Repeat the whole listing exactly.

Start of DATA SHOWN

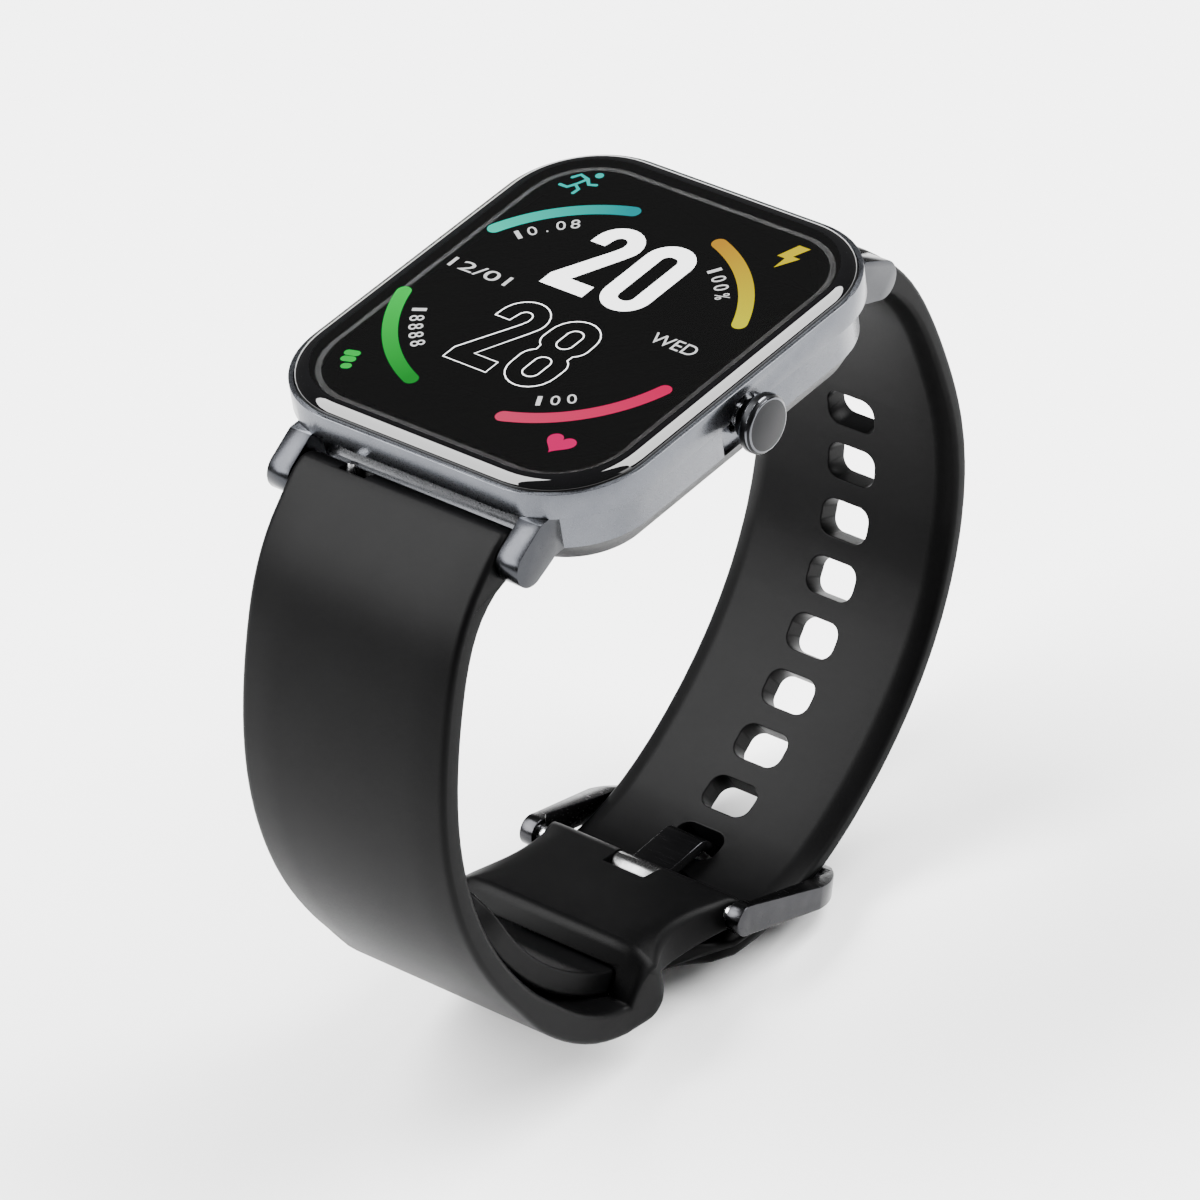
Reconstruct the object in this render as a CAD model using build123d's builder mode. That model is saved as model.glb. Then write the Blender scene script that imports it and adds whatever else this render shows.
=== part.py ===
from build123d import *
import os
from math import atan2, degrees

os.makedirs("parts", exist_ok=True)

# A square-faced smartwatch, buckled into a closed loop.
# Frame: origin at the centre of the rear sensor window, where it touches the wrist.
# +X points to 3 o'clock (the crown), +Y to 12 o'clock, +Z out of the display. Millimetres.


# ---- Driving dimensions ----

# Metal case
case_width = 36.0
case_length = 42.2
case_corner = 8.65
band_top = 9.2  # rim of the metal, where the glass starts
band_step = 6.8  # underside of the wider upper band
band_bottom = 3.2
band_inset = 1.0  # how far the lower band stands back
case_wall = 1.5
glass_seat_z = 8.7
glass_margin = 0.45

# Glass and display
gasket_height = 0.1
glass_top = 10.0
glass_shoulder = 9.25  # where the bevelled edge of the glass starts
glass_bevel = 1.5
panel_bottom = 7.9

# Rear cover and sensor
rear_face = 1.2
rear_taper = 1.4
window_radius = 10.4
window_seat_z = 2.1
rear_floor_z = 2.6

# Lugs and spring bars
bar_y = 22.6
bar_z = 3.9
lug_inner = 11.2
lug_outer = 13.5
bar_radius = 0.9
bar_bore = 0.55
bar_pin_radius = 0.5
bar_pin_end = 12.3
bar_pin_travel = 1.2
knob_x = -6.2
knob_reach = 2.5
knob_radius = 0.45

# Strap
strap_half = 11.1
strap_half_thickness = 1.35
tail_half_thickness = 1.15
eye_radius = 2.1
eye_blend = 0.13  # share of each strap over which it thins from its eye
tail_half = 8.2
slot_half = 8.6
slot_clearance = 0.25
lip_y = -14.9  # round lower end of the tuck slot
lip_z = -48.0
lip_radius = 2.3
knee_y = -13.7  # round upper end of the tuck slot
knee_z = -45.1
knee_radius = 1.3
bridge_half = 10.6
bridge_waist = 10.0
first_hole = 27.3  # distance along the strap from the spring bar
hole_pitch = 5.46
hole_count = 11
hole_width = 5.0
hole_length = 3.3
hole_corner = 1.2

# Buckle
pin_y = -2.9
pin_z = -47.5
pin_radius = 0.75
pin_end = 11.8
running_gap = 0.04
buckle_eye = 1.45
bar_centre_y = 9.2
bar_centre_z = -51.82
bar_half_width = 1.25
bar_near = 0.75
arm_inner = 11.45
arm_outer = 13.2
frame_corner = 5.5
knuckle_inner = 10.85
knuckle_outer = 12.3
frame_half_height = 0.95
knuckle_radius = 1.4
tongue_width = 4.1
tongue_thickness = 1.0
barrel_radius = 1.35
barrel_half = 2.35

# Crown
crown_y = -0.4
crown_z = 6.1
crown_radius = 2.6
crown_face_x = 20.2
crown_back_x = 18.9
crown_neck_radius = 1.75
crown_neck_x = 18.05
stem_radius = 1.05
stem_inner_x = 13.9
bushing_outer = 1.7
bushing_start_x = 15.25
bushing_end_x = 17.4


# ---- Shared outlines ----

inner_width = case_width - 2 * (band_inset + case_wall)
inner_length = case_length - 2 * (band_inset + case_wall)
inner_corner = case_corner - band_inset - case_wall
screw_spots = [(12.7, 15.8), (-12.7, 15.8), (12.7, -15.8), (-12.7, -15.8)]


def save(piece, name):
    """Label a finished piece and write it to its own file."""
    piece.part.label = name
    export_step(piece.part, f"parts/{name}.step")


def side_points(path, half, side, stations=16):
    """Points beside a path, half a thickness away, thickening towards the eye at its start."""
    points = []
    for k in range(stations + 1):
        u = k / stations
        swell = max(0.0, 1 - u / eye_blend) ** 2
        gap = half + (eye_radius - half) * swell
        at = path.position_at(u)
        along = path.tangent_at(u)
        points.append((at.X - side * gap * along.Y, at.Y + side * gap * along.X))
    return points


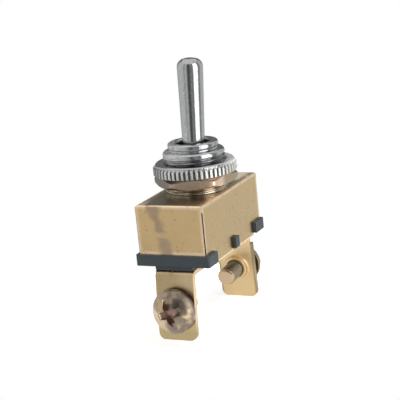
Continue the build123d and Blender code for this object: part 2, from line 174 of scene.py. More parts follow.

End of DATA SHOWN

» **ANSWER IN FULL**
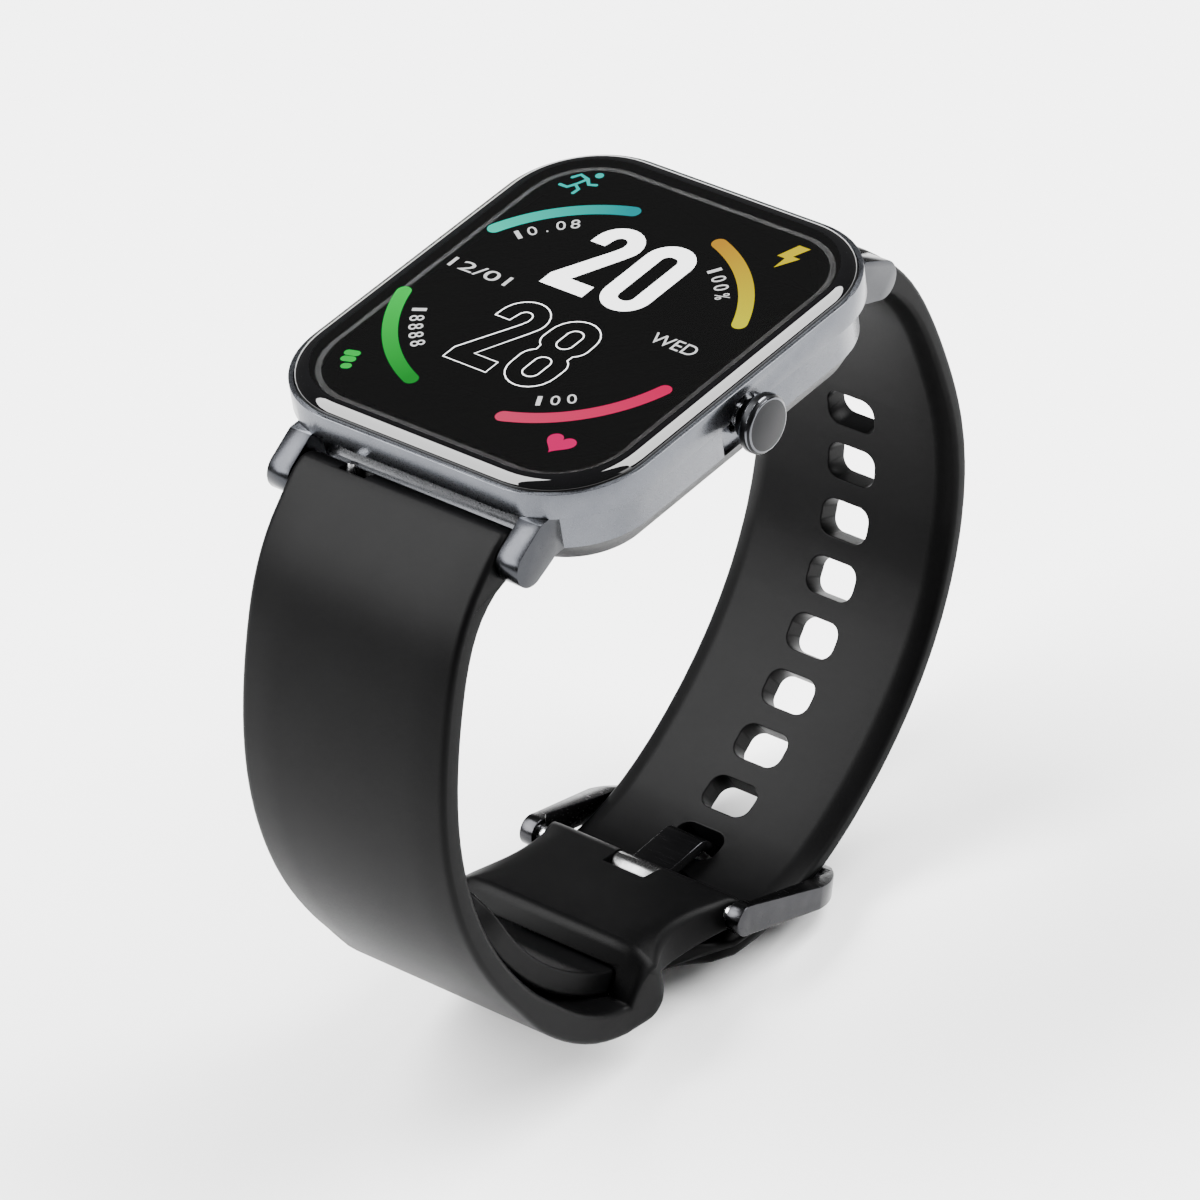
Reconstruct the object in this render as a CAD model using build123d's builder mode. That model is saved as model.glb. Then write the Blender scene script that imports it and adds whatever else this render shows.
=== part.py ===
from build123d import *
import os
from math import atan2, degrees

os.makedirs("parts", exist_ok=True)

# A square-faced smartwatch, buckled into a closed loop.
# Frame: origin at the centre of the rear sensor window, where it touches the wrist.
# +X points to 3 o'clock (the crown), +Y to 12 o'clock, +Z out of the display. Millimetres.


# ---- Driving dimensions ----

# Metal case
case_width = 36.0
case_length = 42.2
case_corner = 8.65
band_top = 9.2  # rim of the metal, where the glass starts
band_step = 6.8  # underside of the wider upper band
band_bottom = 3.2
band_inset = 1.0  # how far the lower band stands back
case_wall = 1.5
glass_seat_z = 8.7
glass_margin = 0.45

# Glass and display
gasket_height = 0.1
glass_top = 10.0
glass_shoulder = 9.25  # where the bevelled edge of the glass starts
glass_bevel = 1.5
panel_bottom = 7.9

# Rear cover and sensor
rear_face = 1.2
rear_taper = 1.4
window_radius = 10.4
window_seat_z = 2.1
rear_floor_z = 2.6

# Lugs and spring bars
bar_y = 22.6
bar_z = 3.9
lug_inner = 11.2
lug_outer = 13.5
bar_radius = 0.9
bar_bore = 0.55
bar_pin_radius = 0.5
bar_pin_end = 12.3
bar_pin_travel = 1.2
knob_x = -6.2
knob_reach = 2.5
knob_radius = 0.45

# Strap
strap_half = 11.1
strap_half_thickness = 1.35
tail_half_thickness = 1.15
eye_radius = 2.1
eye_blend = 0.13  # share of each strap over which it thins from its eye
tail_half = 8.2
slot_half = 8.6
slot_clearance = 0.25
lip_y = -14.9  # round lower end of the tuck slot
lip_z = -48.0
lip_radius = 2.3
knee_y = -13.7  # round upper end of the tuck slot
knee_z = -45.1
knee_radius = 1.3
bridge_half = 10.6
bridge_waist = 10.0
first_hole = 27.3  # distance along the strap from the spring bar
hole_pitch = 5.46
hole_count = 11
hole_width = 5.0
hole_length = 3.3
hole_corner = 1.2

# Buckle
pin_y = -2.9
pin_z = -47.5
pin_radius = 0.75
pin_end = 11.8
running_gap = 0.04
buckle_eye = 1.45
bar_centre_y = 9.2
bar_centre_z = -51.82
bar_half_width = 1.25
bar_near = 0.75
arm_inner = 11.45
arm_outer = 13.2
frame_corner = 5.5
knuckle_inner = 10.85
knuckle_outer = 12.3
frame_half_height = 0.95
knuckle_radius = 1.4
tongue_width = 4.1
tongue_thickness = 1.0
barrel_radius = 1.35
barrel_half = 2.35

# Crown
crown_y = -0.4
crown_z = 6.1
crown_radius = 2.6
crown_face_x = 20.2
crown_back_x = 18.9
crown_neck_radius = 1.75
crown_neck_x = 18.05
stem_radius = 1.05
stem_inner_x = 13.9
bushing_outer = 1.7
bushing_start_x = 15.25
bushing_end_x = 17.4


# ---- Shared outlines ----

inner_width = case_width - 2 * (band_inset + case_wall)
inner_length = case_length - 2 * (band_inset + case_wall)
inner_corner = case_corner - band_inset - case_wall
screw_spots = [(12.7, 15.8), (-12.7, 15.8), (12.7, -15.8), (-12.7, -15.8)]


def save(piece, name):
    """Label a finished piece and write it to its own file."""
    piece.part.label = name
    export_step(piece.part, f"parts/{name}.step")


def side_points(path, half, side, stations=16):
    """Points beside a path, half a thickness away, thickening towards the eye at its start."""
    points = []
    for k in range(stations + 1):
        u = k / stations
        swell = max(0.0, 1 - u / eye_blend) ** 2
        gap = half + (eye_radius - half) * swell
        at = path.position_at(u)
        along = path.tangent_at(u)
        points.append((at.X - side * gap * along.Y, at.Y + side * gap * along.X))
    return points


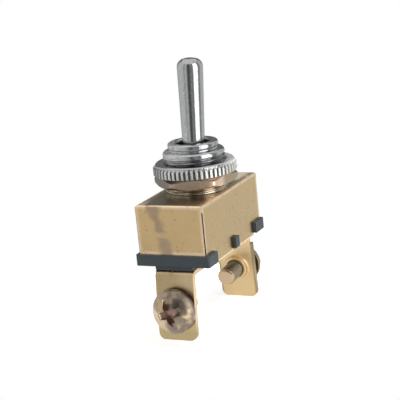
Continue the build123d and Blender code for this object: part 2, from line 174 of scene.py. More parts follow.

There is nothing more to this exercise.